The doctor had warned her about this: “ ‘Your picture of me is very important,’ he said, in his pedagogical manner, ‘Not for what it says about me, but for what it says about you.’ ” Meg has left herself exposed. She begins to cry.

Mary McCarthy, 1956 © Inge Morath/The Inge Morath Foundation/Magnum Photos

Mary McCarthy, 1956 © Inge Morath/The Inge Morath Foundation/Magnum Photos

“Ghostly Father” became a chapter in McCarthy’s first and best work of fiction, The Company She Keeps, which is being republished alongside her six other novels and a selection of short stories in a new two-volume Library of America edition. McCarthy always said that Meg Sargent was an alter ego, but we don’t need her to tell us this: Meg’s eye for social markers and sardonic wit are clearly shared by her creator. In her essays and criticism as well as her fiction, McCarthy was known for unsparing send-ups of people she knew. She won a place for herself in a mostly male literary world through caustic observations, deployed at cocktail parties as well as in her writing. To her readers she was a glamorous figure, beautiful and apparently fearless. She began her career in the 1930s with book reviews for The Nation and The New Republic, then went on to be the scourge of contemporary theater as a critic for the political and cultural journal Partisan Review. (A Streetcar Named Desire “reeks of literary ambition as the apartment reeks of cheap perfume”; Eugene O’Neill “cannot write.”) She married and divorced early, then lived alone, supporting herself through her writing and happily sleeping around. She started writing fiction in her late twenties at the urging of her second husband, Edmund Wilson, and discovered herself to be, among other things, a comedian of manners. Her friends, and especially the writers and editors who worked on Partisan Review — Dwight Macdonald, Lionel and Diana Trilling, Alfred Kazin, William Philips, and Philip Rahv, with whom she lived openly (still unusual at the time) until abruptly leaving him for Wilson — were McCarthy’s unwilling muses. Some are the subjects of comic sketches in The Company She Keeps. (The high-handed husband is Wilson, who appears even more memorably as the main character Martha Sinnott’s self-regarding ex-husband in the 1955 novel A Charmed Life.) In The Oasis (1949), the whole Partisan Review crowd is caricatured as the founders of a utopian left-wing colony in New England. Rahv threatened to sue.
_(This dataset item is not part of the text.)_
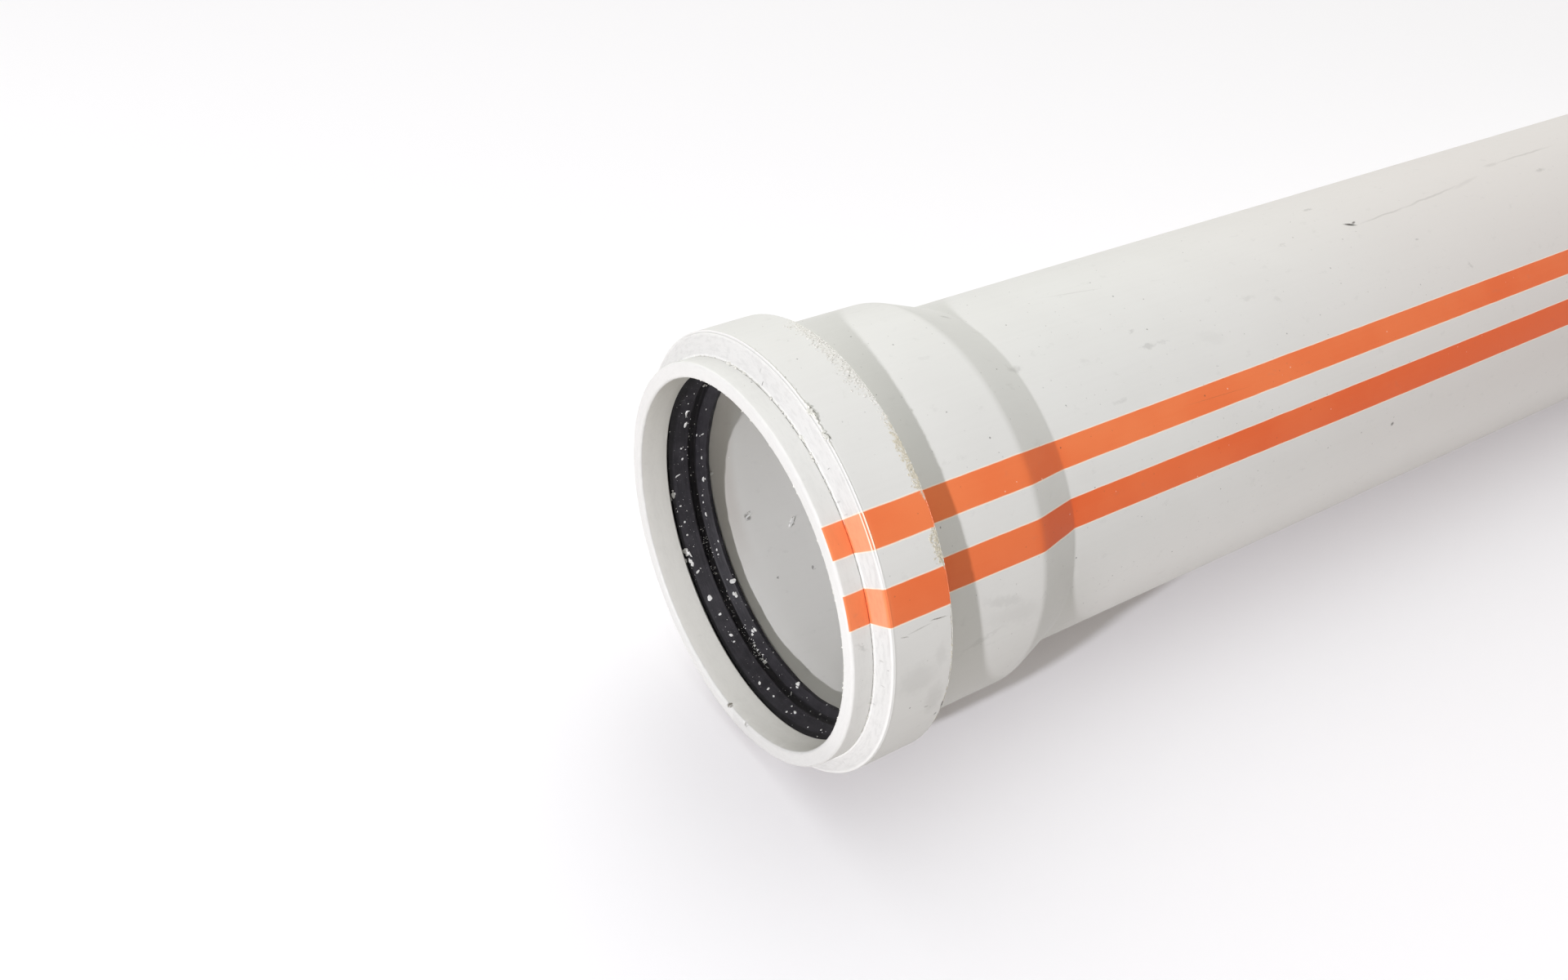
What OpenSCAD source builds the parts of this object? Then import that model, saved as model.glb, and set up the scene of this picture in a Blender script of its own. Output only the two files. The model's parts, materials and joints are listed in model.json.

“What fools McCarthy made of her men!” wrote Vivian Gornick, referring to the male characters in the early stories. Her real-life men seemed to acknowledge as much when they described McCarthy with metaphors of bloodlust and predation. “She had, I thought, a wholly destructive critical mind,” Kazin wrote of McCarthy,

shown in her unerring ability to spot the hidden weakness or inconsistency in any literary effort and every person. To this weakness she instinctively leaped with cries of pleasure — surprised that her victim, as he lay torn and bleeding, did not applaud her perspicacity.

Macdonald spoke of her “sharkish” smile: “When most pretty girls smile at you, you feel terrific. When Mary smiles at you, you look to see if your fly is open.” In Pictures from an Institution, a satirical roman à clef in which a McCarthy-like satirical novelist is the chief villain, Randall Jarrell joked that “torn animals were removed at sunset from that smile.” It was perhaps not just wounded pride that inflamed her critics but the sense that she was going after small game, morally speaking, with a big gun. Who could help having foibles? It was only when she wrote Memories of a Catholic Girlhood (1957), her great memoir about growing up with a cruel aunt and uncle after being orphaned by the 1918 flu epidemic, that McCarthy found the objects appropriately scaled to her satirical gifts.

She did not spare her own fictional stand-ins, like the vulnerable, daring, bright, foolish Meg herself. How telling the analogy of the algebra book: the would-be satirist as a student who wants to have found the right answer and be acknowledged for her cleverness. Poor Meg, caught up short trying to ridicule her impassive shrink. From now on, we can imagine her resolving, she will satirize only the people she knows intimately.